Here is the recipe (some variants include chocolate; this one does not).

 

THE CHILI

1 1/2 pounds lean ground beef

1/2 pound sausage (best if the beef and sausage are run through a grinder together)

2 cups chopped onion

1 large diced green pepper

1/4 cup chopped cabbage

2 cloves of garlic, crushed

2 tablespoons oil or bacon fat

2 cans of tomatoes (1 pound each)

1 cup tomato juice

1 cup water

3 tablespoons brown sugar

2 teaspoons salt (add more later if desired)

2 tablespoons chili powder (more can be added later, to taste)

1 teaspoon lemon juice or vinegar

1 teaspoon cumin

1 teaspoon paprika

1 teaspoon ground cinnamon

1/2 teaspoon ground black pepper

1/4 teaspoon mustard seed

1/4 teaspoon crushed red pepper

1/4 teaspoon celery seed

1/4 teaspoon ground cloves

1/4 teaspoon ground nutmeg

1 bay leaf, crumbled

 

COMBINE the chopped onion, green pepper, cabbage, and garlic. Heat the fat in a large pan or skillet and gently saute the onion, green pepper, cabbage, and garlic for about five minutes, stirring until they soften slightly. Add the meat, stirring with a kitchen fork to mix. A potato masher can be used to break the meat into smaller bits, the smaller the better. Stir often and cook until the red is out, about ten minutes.

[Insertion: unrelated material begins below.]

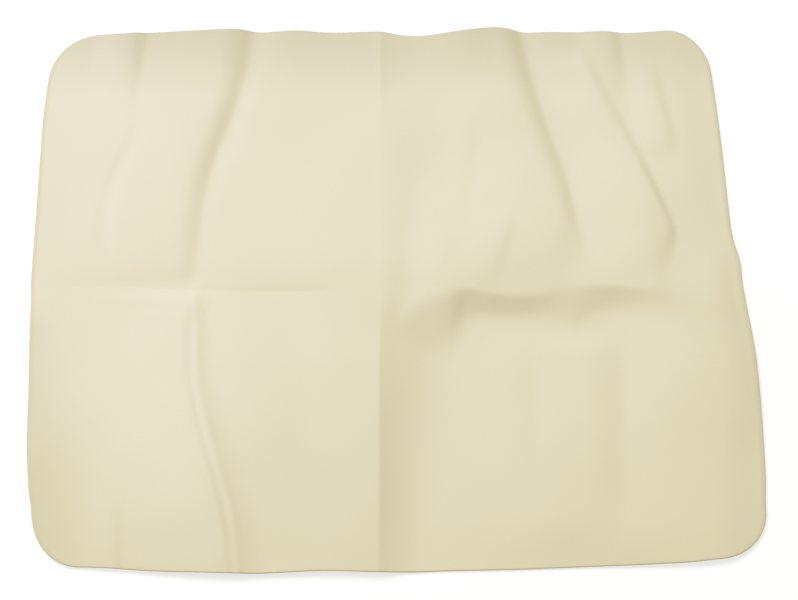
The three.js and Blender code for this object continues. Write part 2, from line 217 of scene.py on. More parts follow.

Add the tomatoes, tomato juice, water, and seasonings, and bring to a gentle boil. Reduce heat, simmer uncovered, and stir frequently, for about an hour. Additional salt and chili powder can be added to taste during the last fifteen minutes of cooking.

Canned pinto or kidney beans may be added for a four-way. Rinse them thoroughly in cold water and bring to a boil before mixing with the chili. Home-cooked pinto beans are better. Rinse a pound of them, put in a kettle with cold water to three times the depth of the beans, bring to a boil, and boil uncovered for five minutes. Turn off heat, cover, and let stand for an hour. Turn on the heat, bring to a gentle boil, and cook until the beans are tender. Add more water if needed.

FOR SERVING, cook spaghetti as you normally would and put a serving in a bowl. Cover with chili and top with shredded cheddar cheese. For the five-way, top with chopped onion and then cheddar cheese. Serve with oyster crackers.

Kathleen has made the recipe more than once. It does not disappoint.